Qu’est-ce qui explique une telle dynamique entre les économies québécoise et ontarienne? Une brève évaluation de certaines composantes des comptes nationaux permet de formuler quelques hypothèses. En effet, on remarque que l’écart persistant de croissance entre les deux provinces entre 2013 et 2016 est généralisé à travers les différents secteurs de l’économie. Premièrement, en partie en raison du dynamisme du marché immobilier en Ontario, les ménages ontariens dépensent à un rythme plus rapide. Ceci s’illustre de surcroît par un taux d’épargne québécois plus élevé qu’en Ontario à partir du début de 2014, situation qui perdure jusqu’à ce jour (graphique 5). Deuxièmement, à partir de 2013 et ce jusqu’au milieu de 2016, les investissements des entreprises québécoises entament une période de retrait prolongé, situation qui n’est pas observée en Ontario. Finalement, les efforts du gouvernement du Québec afin de rétablir l’équilibre budgétaire s’illustrent dans un repli des dépenses de consommation du gouvernement provincial pour l’année 2015 (graphique 6).

En conclusion, l’analyse du marché du travail canadien et provincial est enrichi par les flux d’entrées et sorties du chômage.

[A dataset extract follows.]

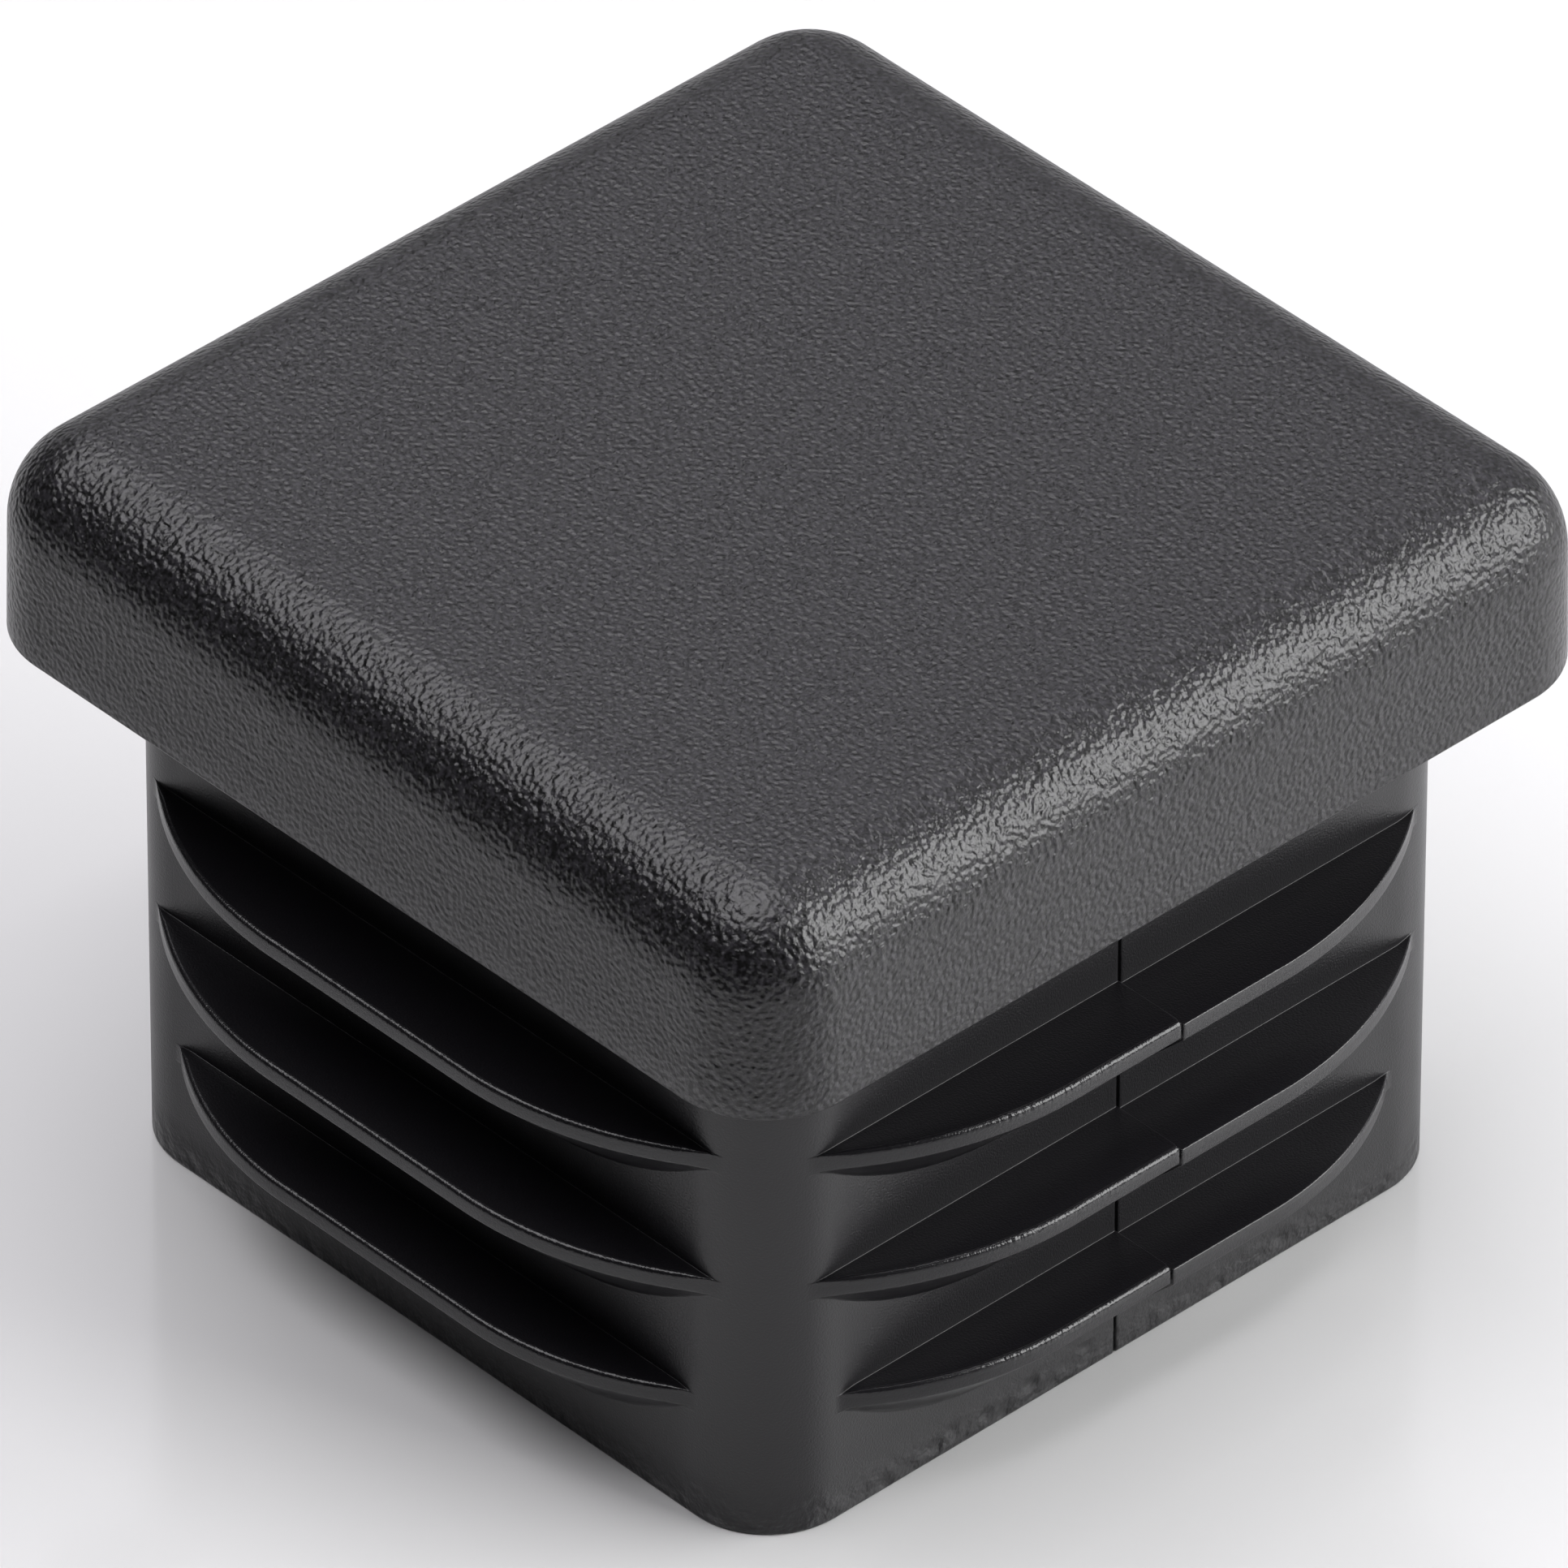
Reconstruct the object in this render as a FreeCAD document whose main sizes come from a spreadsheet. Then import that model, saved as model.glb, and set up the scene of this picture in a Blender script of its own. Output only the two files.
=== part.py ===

Leur utilisation permet la décomposition de la variation du taux de chômage d’une région ou d’une industrie en fonction des taux d’entrées et de sorties du chômage. Elle offre par ailleurs une autre perspective sur la situation économique actuelle. Suite à la publication mensuelle de l’EPA de Statistique Canada, l’IFPD continuera de publier mensuellement les taux d’entrées et de sorties du chômage au Canada et dans certaines provinces tout en continuant de commenter sur certains enjeux spécifiques leur étant reliés.


[1] Partiellement contrebalancée par une baisse de 16% du taux d’entrées sur le chômage.

[2] Les données sur le taux de chômage de Statistique Canada débutent en 1976. 

[3] En glissement annuel.

[4] Pour plus d’information sur la méthodologie, voir l’annexe A du rapport [en anglais] de IFPD.